## Stated goal
The listing below should be written out exactly; please include all of it.

* START *

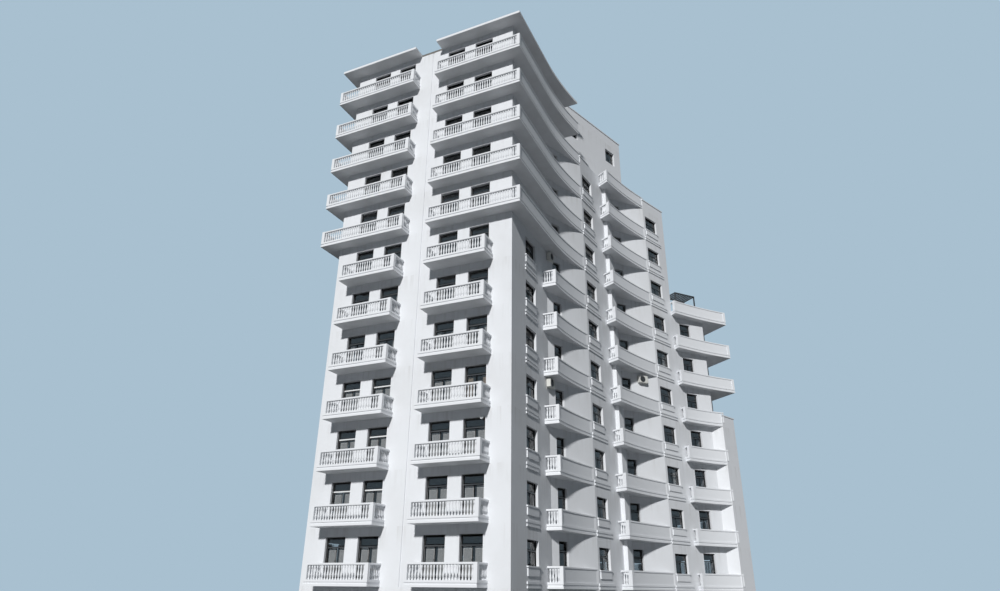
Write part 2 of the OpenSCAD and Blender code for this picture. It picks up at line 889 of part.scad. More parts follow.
// A light frame of square bars over the lower roof terrace
module pergola() {
    b = pergola_bar;
    h = pergola_h - slab_t;
    deep = pergola_deep;
    color(frame_grey) placed()
        translate([second_end[0], second_end[1], far_top + slab_t])
            rotate([0, 0, -second_bay_dir])
                translate([-wall_t - deep, pergola_from, 0]) {
                    for (y = [0, pergola_len / 2 - b / 2, pergola_len - b])
                        for (x = [0, deep - b])
                            translate([x, y, 0])
                                cube([b, b, h]);
                    for (x = [0, deep - b])
                        translate([x, 0, h - b])
                            cube([b, pergola_len, b]);
                    for (i = [0 : 4])
                        translate([0, i * (pergola_len - b) / 4, h - b])
                            cube([deep, b, b]);
                }
}

front_wall();
side_wall();
first_block_wall();
first_bay_wall();
second_block_wall();
second_bay_wall();
end_block_wall();
end_wall();
back_wall_far();
back_wall_middle();
back_wall_near();
left_wall();
setback_wall();
upper_step_wall();
lower_step_wall();
floors();
main_roof();
parapet_copings();
plinth_course();
canopies();
narrow_slabs();
narrow_balustrades();
narrow_posts();
wide_slabs();
wide_balustrades();
wide_side_panels();
wide_posts();
near_bay_slabs();
near_bay_balustrades();
first_bay_slabs();
first_bay_balustrades();
second_bay_slabs();
second_bay_balustrades();
window_aprons();
window_bands();
pergola();
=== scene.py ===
import math
from collections import namedtuple

import bmesh
import bpy
from mathutils import Matrix, Vector


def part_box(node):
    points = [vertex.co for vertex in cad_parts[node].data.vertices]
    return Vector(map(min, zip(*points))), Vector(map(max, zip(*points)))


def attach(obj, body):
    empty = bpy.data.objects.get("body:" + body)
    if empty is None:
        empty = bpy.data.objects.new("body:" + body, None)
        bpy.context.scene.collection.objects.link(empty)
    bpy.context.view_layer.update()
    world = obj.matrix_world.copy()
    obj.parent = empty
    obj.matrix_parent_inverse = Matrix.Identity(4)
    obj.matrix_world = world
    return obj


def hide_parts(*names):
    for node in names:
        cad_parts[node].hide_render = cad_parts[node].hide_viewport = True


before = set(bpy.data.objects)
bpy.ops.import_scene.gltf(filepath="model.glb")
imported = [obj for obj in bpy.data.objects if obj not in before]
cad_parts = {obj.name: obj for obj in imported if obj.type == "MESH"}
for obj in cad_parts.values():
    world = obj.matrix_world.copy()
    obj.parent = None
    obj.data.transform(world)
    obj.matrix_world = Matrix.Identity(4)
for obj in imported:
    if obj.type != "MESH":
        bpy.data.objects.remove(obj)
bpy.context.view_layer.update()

bl_info = {
    "name": "Apartment Block Dressing",
    "version": (1, 0, 0),
    "blender": (4, 5, 0),
    "location": "3D View > Sidebar > Apartment Block",
    "description": "Paints an apartment block, turns its bays' walls and fits its doors and windows",
    "category": "Object",
}

MM = 0.001

# Sizes of the frame, as the part's source gives them; a storey's level is the underside of its slab
GROUND = 400 * MM
RISE = 305 * MM
FRONT_STOREYS = 12
MIDDLE_STOREYS = 10
FAR_STOREYS = 7
END_STOREYS = 4
SLAB = 20 * MM
WALL = 30 * MM
FOOT_HEIGHT = 60 * MM
FOOT_OUT = 8 * MM
RIGHT_BAY_AT = 336 * MM
LEFT_BAY_AT = 976 * MM
DOOR_SPACING = 222 * MM
DOOR_WIDTH = 137 * MM
DOOR_HEAD = 256 * MM
ENTRANCE_AT = 566 * MM
ENTRANCE_WIDTH = 190 * MM
ENTRANCE_HEAD = 270 * MM
WINDOW_WIDTH = 165 * MM
WINDOW_SILL = 109 * MM
WINDOW_HEAD = 240 * MM
WINDOW_IN = 24 * MM
SIDE_WINDOW_AT = 214 * MM
SIDE_DOOR_AT = 696 * MM
SETBACK_WINDOWS_AT = (92 * MM, 624 * MM)
SETBACK_WINDOW_WIDTH = 132 * MM
UNSEEN_PITCH = 310 * MM

# Plan of the frame's walls: a direction is in degrees from +Y towards +X, and a step runs along +X
SIDE_LENGTH = 976 * MM
FIRST_STEP = 152 * MM
FIRST_BLOCK_LENGTH = 348 * MM
FIRST_DIRECTION = 7.7
FIRST_LINE_LENGTH = 493 * MM
SECOND_STEP = 180 * MM
SECOND_BLOCK_LENGTH = 301 * MM
SECOND_BLOCK_DIRECTION = 21.4
SECOND_LINE_LENGTH = 278 * MM
SECOND_LINE_DIRECTION = 15.5
END_STEP = 197 * MM
END_BLOCK_LENGTH = 187 * MM
END_BLOCK_DIRECTION = 22
SETBACK_DIRECTION = 19.5
LEFT_LENGTH = 1403 * MM
BACK_LENGTH = 634 * MM
BACK_DIRECTION = 10
BACK_TURN = 12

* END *

## Worked solution
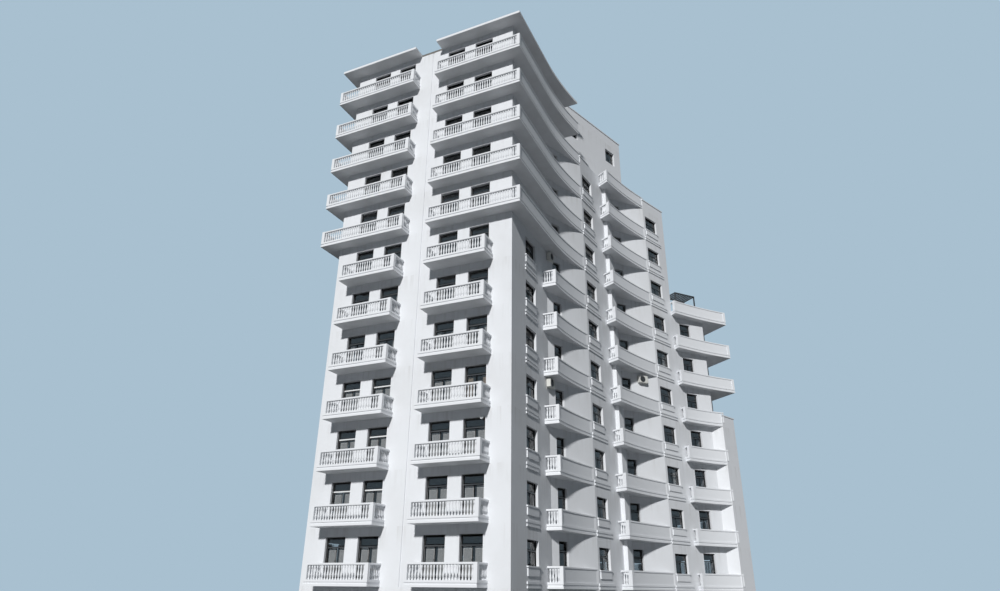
Write part 2 of the OpenSCAD and Blender code for this picture. It picks up at line 889 of part.scad. More parts follow.
// A light frame of square bars over the lower roof terrace
module pergola() {
    b = pergola_bar;
    h = pergola_h - slab_t;
    deep = pergola_deep;
    color(frame_grey) placed()
        translate([second_end[0], second_end[1], far_top + slab_t])
            rotate([0, 0, -second_bay_dir])
                translate([-wall_t - deep, pergola_from, 0]) {
                    for (y = [0, pergola_len / 2 - b / 2, pergola_len - b])
                        for (x = [0, deep - b])
                            translate([x, y, 0])
                                cube([b, b, h]);
                    for (x = [0, deep - b])
                        translate([x, 0, h - b])
                            cube([b, pergola_len, b]);
                    for (i = [0 : 4])
                        translate([0, i * (pergola_len - b) / 4, h - b])
                            cube([deep, b, b]);
                }
}

front_wall();
side_wall();
first_block_wall();
first_bay_wall();
second_block_wall();
second_bay_wall();
end_block_wall();
end_wall();
back_wall_far();
back_wall_middle();
back_wall_near();
left_wall();
setback_wall();
upper_step_wall();
lower_step_wall();
floors();
main_roof();
parapet_copings();
plinth_course();
canopies();
narrow_slabs();
narrow_balustrades();
narrow_posts();
wide_slabs();
wide_balustrades();
wide_side_panels();
wide_posts();
near_bay_slabs();
near_bay_balustrades();
first_bay_slabs();
first_bay_balustrades();
second_bay_slabs();
second_bay_balustrades();
window_aprons();
window_bands();
pergola();
=== scene.py ===
import math
from collections import namedtuple

import bmesh
import bpy
from mathutils import Matrix, Vector


def part_box(node):
    points = [vertex.co for vertex in cad_parts[node].data.vertices]
    return Vector(map(min, zip(*points))), Vector(map(max, zip(*points)))


def attach(obj, body):
    empty = bpy.data.objects.get("body:" + body)
    if empty is None:
        empty = bpy.data.objects.new("body:" + body, None)
        bpy.context.scene.collection.objects.link(empty)
    bpy.context.view_layer.update()
    world = obj.matrix_world.copy()
    obj.parent = empty
    obj.matrix_parent_inverse = Matrix.Identity(4)
    obj.matrix_world = world
    return obj


def hide_parts(*names):
    for node in names:
        cad_parts[node].hide_render = cad_parts[node].hide_viewport = True


before = set(bpy.data.objects)
bpy.ops.import_scene.gltf(filepath="model.glb")
imported = [obj for obj in bpy.data.objects if obj not in before]
cad_parts = {obj.name: obj for obj in imported if obj.type == "MESH"}
for obj in cad_parts.values():
    world = obj.matrix_world.copy()
    obj.parent = None
    obj.data.transform(world)
    obj.matrix_world = Matrix.Identity(4)
for obj in imported:
    if obj.type != "MESH":
        bpy.data.objects.remove(obj)
bpy.context.view_layer.update()

bl_info = {
    "name": "Apartment Block Dressing",
    "version": (1, 0, 0),
    "blender": (4, 5, 0),
    "location": "3D View > Sidebar > Apartment Block",
    "description": "Paints an apartment block, turns its bays' walls and fits its doors and windows",
    "category": "Object",
}

MM = 0.001

# Sizes of the frame, as the part's source gives them; a storey's level is the underside of its slab
GROUND = 400 * MM
RISE = 305 * MM
FRONT_STOREYS = 12
MIDDLE_STOREYS = 10
FAR_STOREYS = 7
END_STOREYS = 4
SLAB = 20 * MM
WALL = 30 * MM
FOOT_HEIGHT = 60 * MM
FOOT_OUT = 8 * MM
RIGHT_BAY_AT = 336 * MM
LEFT_BAY_AT = 976 * MM
DOOR_SPACING = 222 * MM
DOOR_WIDTH = 137 * MM
DOOR_HEAD = 256 * MM
ENTRANCE_AT = 566 * MM
ENTRANCE_WIDTH = 190 * MM
ENTRANCE_HEAD = 270 * MM
WINDOW_WIDTH = 165 * MM
WINDOW_SILL = 109 * MM
WINDOW_HEAD = 240 * MM
WINDOW_IN = 24 * MM
SIDE_WINDOW_AT = 214 * MM
SIDE_DOOR_AT = 696 * MM
SETBACK_WINDOWS_AT = (92 * MM, 624 * MM)
SETBACK_WINDOW_WIDTH = 132 * MM
UNSEEN_PITCH = 310 * MM

# Plan of the frame's walls: a direction is in degrees from +Y towards +X, and a step runs along +X
SIDE_LENGTH = 976 * MM
FIRST_STEP = 152 * MM
FIRST_BLOCK_LENGTH = 348 * MM
FIRST_DIRECTION = 7.7
FIRST_LINE_LENGTH = 493 * MM
SECOND_STEP = 180 * MM
SECOND_BLOCK_LENGTH = 301 * MM
SECOND_BLOCK_DIRECTION = 21.4
SECOND_LINE_LENGTH = 278 * MM
SECOND_LINE_DIRECTION = 15.5
END_STEP = 197 * MM
END_BLOCK_LENGTH = 187 * MM
END_BLOCK_DIRECTION = 22
SETBACK_DIRECTION = 19.5
LEFT_LENGTH = 1403 * MM
BACK_LENGTH = 634 * MM
BACK_DIRECTION = 10
BACK_TURN = 12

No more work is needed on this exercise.